I have applied for a change of status from M-1 to B-2. My application was received by USCIS 2 months and 1 week ago. According to their website, it takes 2.5 months for them to process change of status applications. I won't be able to wait much longer because my I-94 expires soon, so I was thinking to call them and ask what dates they are currently processing. I think I would need to talk to an Immigration Officer directly (not a customer service representative). Is it a good idea if I contact a lawyer and let him/her call? 

Also, I read that it's ok to wait for the letter (that it is ok to remain in the U.S. until one receives the approval/denial notice). But what happens if it's a denial? I read that one then has accumulated overstay retroactively. This makes no sense to me. Is this true? And what are the consequences for future visits (future visitor visas) to the U.S.?


----------



## Davis1 (Feb 20, 2009)

ivastoya said:


> I have applied for a change of status from M-1 to B-2. My application was received by USCIS 2 months and 1 week ago. According to their website, it takes 2.5 months for them to process change of status applications. I won't be able to wait much longer because my I-94 expires soon, so I was thinking to call them and ask what dates they are currently processing. I think I would need to talk to an Immigration Officer directly (not a customer service representative). Is it a good idea if I contact a lawyer and let him/her call?
> 
> Also, I read that it's ok to wait for the letter (that it is ok to remain in the U.S. until one receives the approval/denial notice). But what happens if it's a denial? I read that one then has accumulated overstay retroactively. This makes no sense to me. Is this true? And what are the consequences for future visits (future visitor visas) to the U.S.?
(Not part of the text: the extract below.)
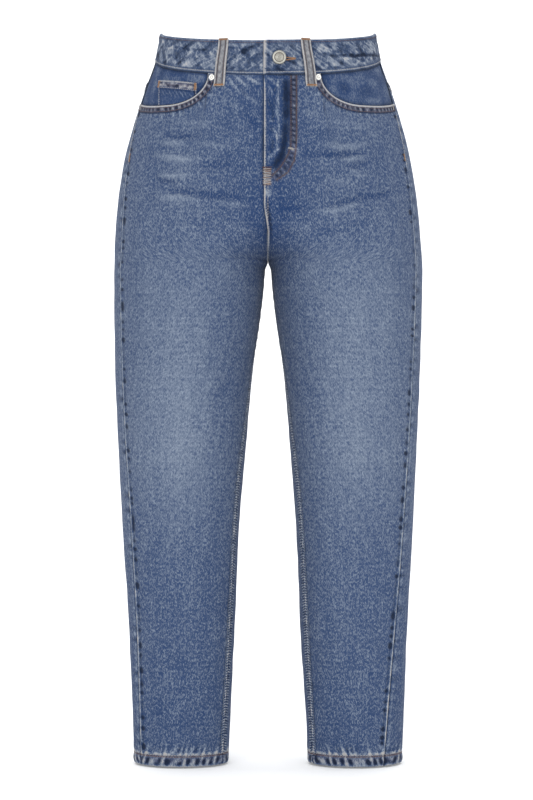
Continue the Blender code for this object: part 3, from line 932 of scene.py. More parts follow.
def front_line(points: Sequence[tuple[float, float]], step: float = 3.0 * MM) -> Array:
    """Return a line on the front of the form through places of x and z in mm, in small steps."""
    corners = np.array(points, float) * MM
    arcs = np.concatenate([[0.0], np.cumsum(np.linalg.norm(np.diff(corners, axis=0), axis=1))])
    spots = np.linspace(0.0, arcs[-1], max(2, int(arcs[-1] / step) + 1))
    x, z = np.interp(spots, arcs, corners[:, 0]), np.interp(spots, arcs, corners[:, 1])
    point, _ = FORM.body(Side.LEFT, FORM.angle_at(np.abs(x), z), z)
    return np.stack([x, point[:, 1], z], axis=-1)


@dataclass(frozen=True)
class Layout:
    """The rows and columns of the leg panels, crowded where the relief is fine."""

    edge_rows: int = 8
    edge_step: float = 1.3 * MM
    rise_rows: int = 96
    rise_crowd: float = 2.0
    leg_rows: int = 205
    leg_crowd: float = 6.0
    fan_rows: int = 158
    shaped_rows: int = 66
    hem_rows: int = 10

    def heights(self, inner_top: float, outer_top: float) -> tuple[Array, Array]:
        """Return the height of each row at the inner and the outer edge of a panel."""
        rim = np.arange(self.edge_rows) * self.edge_step
        start = inner_top - self.edge_rows * self.edge_step
        inner = [inner_top - rim, CROTCH + (start - CROTCH) * march(self.rise_rows, self.rise_crowd)[::-1]]
        inner.append(CROTCH + (HEM_TOP - CROTCH) * march(self.leg_rows, self.leg_crowd)[1:])
        inner = np.concatenate(inner)
        start = outer_top - self.edge_rows * self.edge_step
        count = self.fan_rows - self.edge_rows
        fan = np.linspace(start, inner[self.fan_rows], count, endpoint=False)
        outer = np.concatenate([outer_top - rim, fan, inner[self.fan_rows:]])
        hem = np.linspace(HEM_TOP, HEM, self.hem_rows + 1)[1:]
        return np.concatenate([inner, hem]), np.concatenate([outer, hem])

    def places(self, top: Array, edges: Callable[[Array], tuple[Array, Array]]) -> tuple[Array, Array]:
        """Return a panel's angles and heights.

        Args:
            top: the top edge from the inner to the outer end, as rows of angle and height.
            edges: gives the inner and the outer angle at heights.

        Returns:
            The angles and the heights, by row and column.
        """
        inner_z, outer_z = self.heights(top[0, 1], top[-1, 1])
        first, last = edges(top[:1, 1])[0][0], edges(top[-1:, 1])[1][0]
        shares = (top[:, 0] - first) / (last - first)
        even = np.linspace(0.0, 1.0, len(top))
        number = np.arange(len(inner_z))[:, None]
        shaped = 1.0 - ease(self.edge_rows, self.edge_rows + self.shaped_rows, number)
        share = mix(even[None], shares[None], shaped)
        plain_top = mix(inner_z[0], outer_z[0], shares)
        z = mix(inner_z[:, None], outer_z[:, None], share) + (top[:, 1] - plain_top)[None] * shaped
        start, end = edges(inner_z)[0][:, None], edges(outer_z)[1][:, None]
        return mix(start, end, share), z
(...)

you can wait until you get reply ... be prepared to leave the US immediately if denied
to prevent any future problem 
if they consider you application frivolous all visa are canceled

its never a recommended way to do things...always better to leave and come back with a proper visa


----------



## ivastoya (May 8, 2012)

Thanks Davis for your reply. Well as I mentioned, even if I wait until I get the approval/denial letter I may already accumulate overstay in case it's a denial. Because first they say it's ok to wait for the letter (one is legal in the country as long as an application is pending), but then if it's a denial, one accumulates overstay retroactively. I just wanted to post this here to see if anyone else has encountered this issue. I will have to leave the U.S. next week in case I don't receive a reply from USCIS by then, even if they later approve my application. Because in case it's a denial, I don't want to accumulate overstay and in the future never be able to come back to visit. I read that it's very difficult to call them and talk to someone who can give you any specific update on your case.


----------



## Guest (Aug 1, 2012)

I think it would be a great help to call the immigration...for your peace of mind too. I did that while waiting for my green card. It took them forever to send it and I am so worried. I called the immigration and gotvthe assurance as to until when I have to wait for my card to arrive


----------



## Davis1 (Feb 20, 2009)

whee2 said:


> I think it would be a great help to call the immigration...for your peace of mind too. I did that while waiting for my green card. It took them forever to send it and I am so worried. I called the immigration and gotvthe assurance as to until when I have to wait for my card to arrive


unfortunately the goverment does not have an advice service 
there helpline is contractors with a script 

and rembers what the Supremes said ..No goverment employee has to 
tell any member of the public the truth


----------